Last week, the DOJ filed a complaint alleging that multiple subsidiaries of Walgreens dispensed millions of unlawful prescriptions and then filed false claims for reimbursement, in violation of the Controlled Substances Act (CSA) and the FCA. The DOJ alleges that from 2012 to now, Walgreens systematically pressured its pharmacists to quickly fill prescriptions for opioids despite clear “red flags” indicating that the prescriptions were unlawful, and Walgreens ignored evidence from pharmacists and internal data that its stores were dispensing unlawful prescriptions. The government asserts that by prescribing substances in violation of the CSA and then seeking reimbursement from federal health care programs, Walgreens also violated the FCA. If found liable, Walgreens could face civil penalties of up to $80,850 for each unlawful prescription, and treble damages and applicable penalties for each false claim paid by federal programs.

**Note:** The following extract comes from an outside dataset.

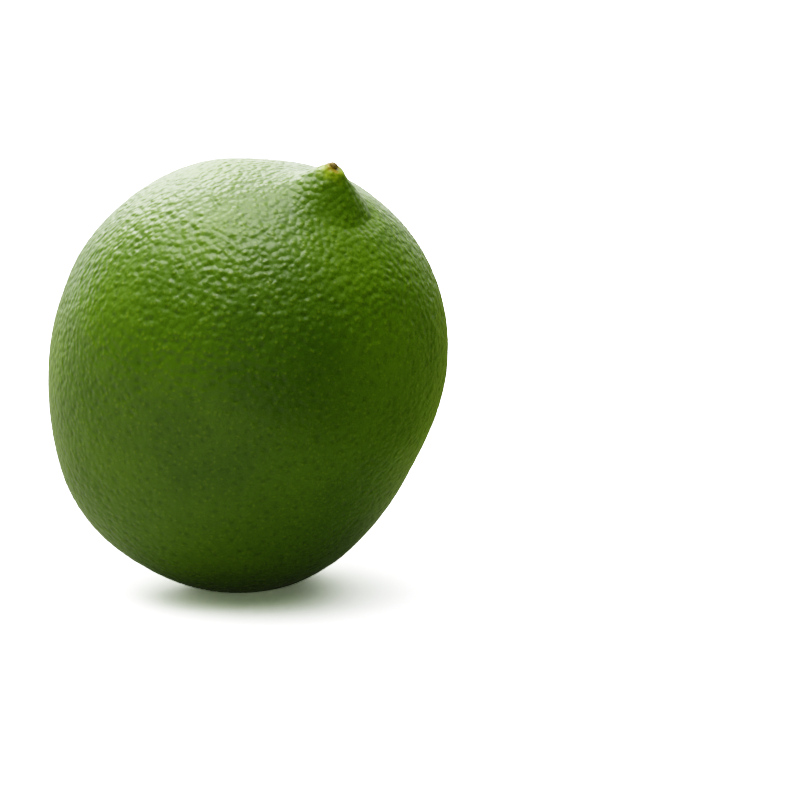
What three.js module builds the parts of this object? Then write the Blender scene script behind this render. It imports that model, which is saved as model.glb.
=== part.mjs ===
// A whole lime: one solid that stands on a small flat spot with its long axis leaning.
// Millimetres, +Z up, the origin at the middle of the flat spot. The long axis leans towards +X.
import * as THREE from "three";
import { mergeVertices } from "three/addons/utils/BufferGeometryUtils.js";

const { degToRad, smoothstep } = THREE.MathUtils;

// The body, in the fruit's own frame: the origin at its widest place, +Z to the blossom end.
const BLOSSOM_END = new THREE.Vector3(0, 0, 1);
const BODY_RADIUS = 29;
const BLOSSOM_LENGTH = 29.5; // widest place to blossom end, without the nipple
const STEM_LENGTH = 36.25; // widest place to stem end
const BLOSSOM_FULLNESS = 1.9; // 2 draws an ellipse, more a fuller end
const STEM_FULLNESS = 2.47;
const BOW = 1.85; // how far the long axis bows sideways, one body radius from the middle

// Shallow swells and dents of the body: angles in degrees, polar from the blossom end.
const SWELLS = [
  { polar: 100, turn: -137, height: 0.25, spread: 16 },
  { polar: 85, turn: -146, height: 0.15, spread: 16 },
  { polar: 67, turn: -159, height: 0.1, spread: 16 },
  { polar: 50, turn: -176, height: 0.5, spread: 16 },
  { polar: 38, turn: 164, height: -0.45, spread: 16 },
  { polar: 35, turn: 99, height: -0.25, spread: 16 },
  { polar: 126, turn: -116, height: -0.45, spread: 16 },
  { polar: 140, turn: -96, height: 0.45, spread: 16 },
  { polar: 148, turn: -60, height: -0.15, spread: 16 },
  { polar: 112, turn: 118, height: 0.35, spread: 20 },
];

// The nipple at the blossom end: a leaning cone with one long flank.
const NIPPLE_HEIGHT = 4.95;
const NIPPLE_RADIUS = 3.75; // where the cone has fallen to about a third of its height
const NIPPLE_FULLNESS = 1.6;
const NIPPLE_FOOT = { x: 0.5, y: 0.5 }; // off the long axis
const NIPPLE_LEAN = { x: -2.2, y: -0.75 }; // how far the tip leans over
const NIPPLE_LEAN_CURVE = 1.3; // above 1 the lean gathers towards the tip
const FLANK_STRETCH = 0.5; // the long flank is this much wider
const FLANK_TURN = degToRad(240);
const FURROW_DEPTH = 0.14; // the faint furrow round the nipple's foot
const FURROW_RADIUS = 6.2;
const FURROW_WIDTH = 1.5;
const FOLD_DEPTH = 0.4; // how much deeper the furrow is where the nipple's steep flank folds down
const FOLD_TURN = degToRad(25);
const FOLD_SPREAD = degToRad(45);

// The style scar: a dish with a raised rim on the nipple's tip.
const SCAR_RADIUS = 0.85;
const SCAR_DEPTH = 0.35;
const SCAR_RIM_RADIUS = 1.2;
const SCAR_RIM_WIDTH = 0.4;
const SCAR_RIM_HEIGHT = 0.12;

// The stem end: a shallow basin with short grooves and the dry calyx button left by the stalk.
const BASIN_DEPTH = 1.5;
const BASIN_RADIUS = 6.5;
const GROOVES = 9;
const GROOVE_DEPTH = 0.28;
const GROOVE_SHARPNESS = 4; // more makes the grooves narrower and the ribs between them wider
const GROOVE_START = 3.2; // the grooves deepen from here
const GROOVE_FULL = 5.5; // are deepest here
const GROOVE_END = 11; // and are gone here
const CALYX_LOBES = 5;
const CALYX_RADIUS = 3;
const CALYX_LOBE_DEPTH = 0.5; // how much the calyx narrows between its lobes
const CALYX_HEIGHT = 0.75;
const STALK_RADIUS = 1.45;
const STALK_HEIGHT = 0.8;
const EDGE_SOFTNESS = 0.35; // half the width over which a raised edge falls

// The pebbled peel: oil-gland bumps, drawn a little larger than life.
const PEBBLE_HEIGHT = 0.14;
const PEBBLE_SPACING = 5.2;
const CROSSING_AXIS = new THREE.Vector3(1, 2, 3).normalize();
const CROSSING_TURN = degToRad(50); // between the two waves that make the pebbles

// How the fruit stands.
const LEAN = degToRad(30);
const MIDDLE_HEIGHT = 36.4; // the widest place's middle above the surface
const MIDDLE_OFFSET = 1.8; // and to the +X side of the flat spot's middle
const FLAT_BLEND = 0.35; // height over which the flat spot runs into the round

// The mesh: an even ball of triangles, drawn together towards both ends for the fine forms.
const BALL_DETAIL = 21;
const END_GATHER = 0.64;
const END_GATHER_ANGLE = degToRad(24);

const PEEL_COLOUR = 0x3a6414;
const PEEL_ROUGHNESS = 0.36;

// A direction from the middle: the angle from the blossom end and the turn round the long axis.
function directionAt(polar, turn) {
  const side = Math.sin(polar);
  return new THREE.Vector3(side * Math.cos(turn), side * Math.sin(turn), Math.cos(polar));
}

// 1 inside an outline at the given distance and 0 outside it, with a soft edge.
function raised(distance, edge) {
  return 1 - smoothstep(distance, edge - EDGE_SOFTNESS, edge + EDGE_SOFTNESS);
}

// 1 at the centre, falling off as a bell of the given radius.
function bell(distance, radius) {
  return Math.exp(-((distance / radius) ** 2));
}

// Draws directions near either end closer to that end.
function gather(direction) {
  const polar = direction.angleTo(BLOSSOM_END);
  const turn = Math.atan2(direction.y, direction.x);
  const fromEnd = Math.min(polar, Math.PI - polar);
  const gathered = fromEnd * (1 - END_GATHER * bell(fromEnd, END_GATHER_ANGLE));
  return directionAt(polar === fromEnd ? gathered : Math.PI - gathered, turn);
}

// Distance from the middle to the smooth body in a direction: one curve for each half.
function bodyRadius(direction) {
  const blossomHalf = direction.z > 0;
  const length = blossomHalf ? BLOSSOM_LENGTH : STEM_LENGTH;
  const fullness = blossomHalf ? BLOSSOM_FULLNESS : STEM_FULLNESS;
  const side = Math.hypot(direction.x, direction.y) / BODY_RADIUS;
  const along = Math.abs(direction.z) / length;
  return (side ** fullness + along ** fullness) ** (-1 / fullness);
}

// The swells and dents together, in a direction.
function swellHeight(direction) {
  return SWELLS.reduce((sum, swell) => {
    const centre = directionAt(degToRad(swell.polar), degToRad(swell.turn));
    return sum + swell.height * bell(direction.angleTo(centre), degToRad(swell.spread));
  }, 0);
}

// A smooth wave in all three directions at once, from -1.5 to 1.5, without straight rows.
function gyroid({ x, y, z }) {
  return Math.sin(x) * Math.cos(y) + Math.sin(y) * Math.cos(z) + Math.sin(z) * Math.cos(x);
}

// Bumps from two crossed waves, which never repeat in step on a round body.
function pebbleHeight(point) {
  const wave = point.clone().multiplyScalar((2 * Math.PI) / PEBBLE_SPACING);
  const crossed = wave.clone().applyAxisAngle(CROSSING_AXIS, CROSSING_TURN);
  return (PEBBLE_HEIGHT * (gyroid(wave) + gyroid(crossed))) / 2;
}

// Moves a point of the blossom half out into the nipple, with its scar and furrow.
function addNipple(point) {
  const x = point.x - NIPPLE_FOOT.x;
  const y = point.y - NIPPLE_FOOT.y;
  const distance = Math.hypot(x, y);
  const towardsFlank = Math.max(0, Math.cos(Math.atan2(y, x) - FLANK_TURN));
  const radius = NIPPLE_RADIUS * (1 + FLANK_STRETCH * towardsFlank ** 2);
  const rise = Math.exp(-((distance / radius) ** NIPPLE_FULLNESS));
  const lean = rise ** NIPPLE_LEAN_CURVE;
  const dish = SCAR_DEPTH * bell(distance, SCAR_RADIUS);
  const rim = SCAR_RIM_HEIGHT * bell(distance - SCAR_RIM_RADIUS, SCAR_RIM_WIDTH);
  const fold = FOLD_DEPTH * bell(Math.atan2(y, x) - FOLD_TURN, FOLD_SPREAD);
  const furrow = (FURROW_DEPTH + fold) * bell(distance - FURROW_RADIUS, FURROW_WIDTH);
  point.x += NIPPLE_LEAN.x * lean;
  point.y += NIPPLE_LEAN.y * lean;
  point.z += NIPPLE_HEIGHT * rise - dish + rim - furrow;
}

// Presses the basin and its grooves into the stem end, and raises the calyx and the cut stalk.
function addStemEnd(point) {
  const distance = Math.hypot(point.x, point.y);
  const turn = Math.atan2(point.y, point.x);
  const basin = BASIN_DEPTH * bell(distance, BASIN_RADIUS);
  const grooved =
    smoothstep(distance, GROOVE_START, GROOVE_FULL) *
    (1 - smoothstep(distance, GROOVE_FULL, GROOVE_END));
  const groove = GROOVE_DEPTH * grooved * Math.cos((GROOVES * turn) / 2) ** GROOVE_SHARPNESS;
  const calyxEdge = CALYX_RADIUS - CALYX_LOBE_DEPTH * Math.cos((CALYX_LOBES * turn) / 2) ** 2;
  const calyx = CALYX_HEIGHT * raised(distance, calyxEdge);
  const stalk = STALK_HEIGHT * raised(distance, STALK_RADIUS);
  point.z += basin + groove - calyx - stalk;
}

// Bows the long axis towards +X, more the further a point is from the middle.
function bow(point) {
  point.x += BOW * (point.z / BODY_RADIUS) ** 2;
}

// The fruit's surface in one direction from its middle, in the fruit's own frame.
function surfacePoint(direction) {
  const point = direction.clone().multiplyScalar(bodyRadius(direction));
  const relief = swellHeight(direction) + pebbleHeight(point);
  if (direction.z > 0) {
    addNipple(point);
  } else {
    addStemEnd(point);
  }
  point.addScaledVector(direction, relief);
  bow(point);
  return point;
}

// Nothing is lower than the surface, and the flat spot runs softly into the round.
function restOnSurface(point) {
  if (point.z < FLAT_BLEND) {
    point.z = Math.max(0, point.z + FLAT_BLEND) ** 2 / (4 * FLAT_BLEND);
  }
}

function makeLimeGeometry() {
  const geometry = new THREE.IcosahedronGeometry(1, BALL_DETAIL);
  geometry.deleteAttribute("normal");
  geometry.deleteAttribute("uv");
  const ball = mergeVertices(geometry);
  const position = ball.getAttribute("position");
  const upright = new THREE.Vector3(0, 1, 0);
  const direction = new THREE.Vector3();
  for (let i = 0; i < position.count; i += 1) {
    direction.fromBufferAttribute(position, i).normalize();
    const point = surfacePoint(gather(direction));
    point.applyAxisAngle(upright, LEAN);
    point.x += MIDDLE_OFFSET;
    point.z += MIDDLE_HEIGHT;
    restOnSurface(point);
    position.setXYZ(i, point.x, point.y, point.z);
  }
  ball.computeVertexNormals();
  return ball;
}

function makePeelMaterial() {
  return new THREE.MeshStandardMaterial({
    color: PEEL_COLOUR,
    roughness: PEEL_ROUGHNESS,
    metalness: 0,
  });
}

function makeLime() {
  const lime = new THREE.Mesh(makeLimeGeometry(), makePeelMaterial());
  lime.name = "lime";
  return lime;
}

const group = new THREE.Group();
group.add(makeLime());

export default group;
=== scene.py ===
"""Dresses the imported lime: waxy peel, corky style scar, dry calyx and the cut stalk's end."""

import math

import bmesh
import bpy
from mathutils import Matrix, Vector, noise


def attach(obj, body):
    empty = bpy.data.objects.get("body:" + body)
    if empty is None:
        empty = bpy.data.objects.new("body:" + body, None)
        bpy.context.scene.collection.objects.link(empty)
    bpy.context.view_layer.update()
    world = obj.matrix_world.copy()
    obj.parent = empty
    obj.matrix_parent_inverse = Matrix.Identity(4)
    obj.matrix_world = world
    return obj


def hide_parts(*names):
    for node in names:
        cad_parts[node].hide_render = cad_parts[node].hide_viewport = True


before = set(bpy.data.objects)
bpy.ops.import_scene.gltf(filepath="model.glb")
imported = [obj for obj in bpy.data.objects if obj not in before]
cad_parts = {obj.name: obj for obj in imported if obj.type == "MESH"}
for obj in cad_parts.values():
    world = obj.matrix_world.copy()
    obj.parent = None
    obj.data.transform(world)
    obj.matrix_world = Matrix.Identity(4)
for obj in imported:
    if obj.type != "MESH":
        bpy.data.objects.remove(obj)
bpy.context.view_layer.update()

bl_info = {
    "name": "Whole lime",
    "version": (1, 0, 0),
    "blender": (4, 5, 0),
    "location": "3D View > Sidebar > Lime",
    "description": "Models a whole lime on its small flat spot, with a plain studio round it",
    "category": "Add Mesh",
}

MM = 0.001  # lengths are metres, written as a number of millimetres times this
NODE = "lime"
BODY = "root"

# The body, in the fruit's own frame: the origin at its widest place, +Z to the blossom end.
BLOSSOM_END = Vector((0, 0, 1))
BLOSSOM_FULLNESS = 1.9  # 2 draws an ellipse, more a fuller end
STEM_FULLNESS = 2.47
BOW = 1.85 * MM  # how far the long axis bows sideways, one body radius from the middle

# Shallow swells and dents: degrees from the blossom end, degrees round the axis, height, spread.
SWELLS = (
    (100, -137, 0.25 * MM, 16),
    (85, -146, 0.15 * MM, 16),
    (67, -159, 0.1 * MM, 16),
    (50, -176, 0.5 * MM, 16),
    (38, 164, -0.45 * MM, 16),
    (35, 99, -0.25 * MM, 16),
    (126, -116, -0.45 * MM, 16),
    (140, -96, 0.45 * MM, 16),
    (148, -60, -0.15 * MM, 16),
    (112, 118, 0.35 * MM, 20),
)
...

The case is United States ex rel. Novak v. Walgreens Boots Alliance Inc., No. 18 C 5452, in the US District Court for the Northern District of Illinois. The case consolidates four qui tam actions from whistleblowers who previously worked for Walgreens. The DOJ’s press release is available here.

Skilled Nursing Facilities Settle FCA Case Regarding PPP Loans for $18 Million

Last week, Unified Care Services, a California-based chain of skilled nursing facilities, along with its affiliates and its owners, agreed to pay $18 million to resolve FCA allegations that they submitted false information to obtain Paycheck Protection Program (PPP) loans. According to the allegations, the defendants falsely certified on their loan applications that they were a small business with fewer than 500 employees even though each applicant was part of a larger chain of facilities that all shared common ownership and control, rendering them ineligible for PPP loans. The FCA lawsuit was filed by a whistleblower who will receive over $2 million in connection with the settlement.

The DOJ’s press releases are available here.